A brief/endless taste of the forthcoming Butterfly Effect

djkrush

Now, 45 seconds isn’t much on which to judge a track, let alone a record. But it’s been over a decade since DJ Krush released an original full-length studio album, 2004’s 寂 -Jaku-, so we’ll take what we can get. A full three years since he last updated his SoundCloud page (soundcloud.com/dj-krush-official) comes a pair of samples from the forthcoming Butterfly Effect.

The lounge-friendly, self-forwardly romantic “Future Correction” is on the more populist end of Krush’s approach to hip-hop/soul production: steady beat, lilting piano, shimmery washes of sound. It’s very much W Hotel lobby music, but a dramatic fissure early on suggests some promise, as do stereoscopic effects and the way that piano at times pierces the background-music veil and risks irritating the ear at a high register.
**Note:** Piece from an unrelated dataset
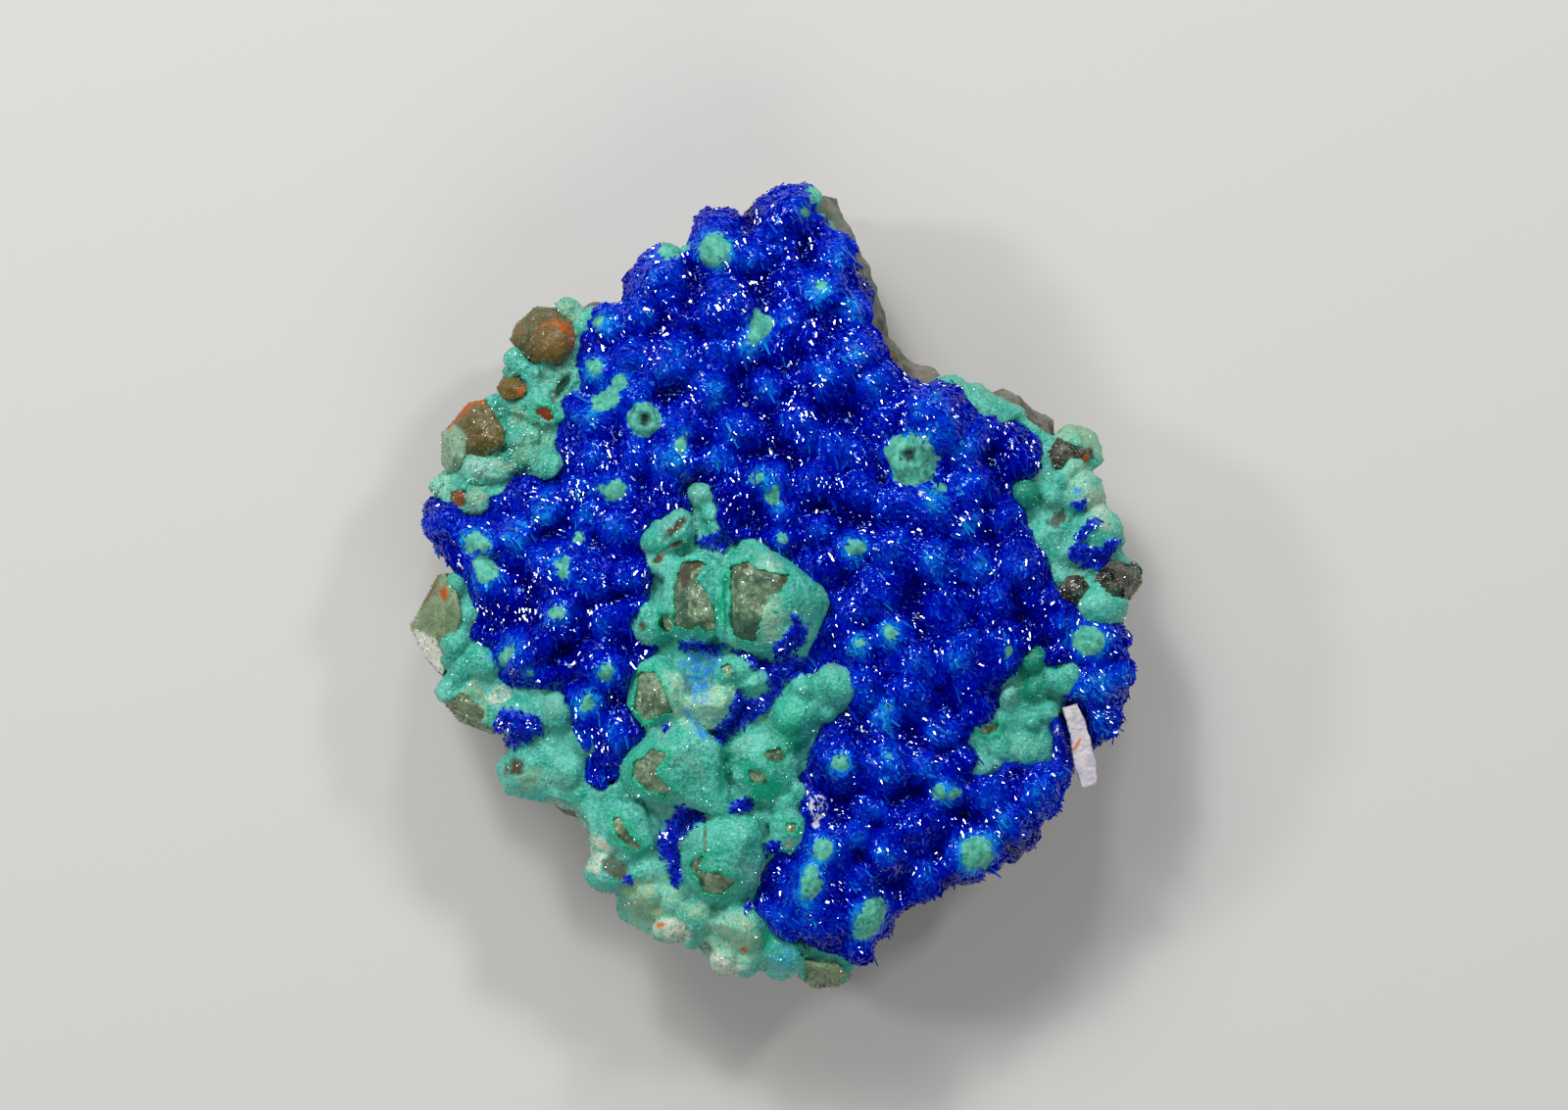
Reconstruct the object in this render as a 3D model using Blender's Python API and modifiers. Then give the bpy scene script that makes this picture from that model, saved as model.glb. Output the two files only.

The real treat is the far more muddy, dire, and percussively inventive “Probability.” I played this on loop for an hour shortly after Krush announced the upload on his Facebook page. At first the track is marked primarily by the fundamental loping beat common to downtempo instrumental hip-hop. But on repeat listens, so much emerges from the darkness: deep glottal chanting, castanet-like finger snaps, backward-masked sweeps of nervous sound, deliciously peculiar sonic squiggles, and many more delectable little touches. After an 11-year lull, the sheer detail of “Probability” is proof that DJ Krush has, in fact, been very, very busy in the recording studio.

Butterfly Effect is due out September 26. “Probability” segment originally posted at soundcloud.com/dj-krush-official. More from Krush at his official page, sus81.jp/djkrush. Bonus: the album cover is by accomplished anime director Koji Morimoto, who cut his teeth on Akira.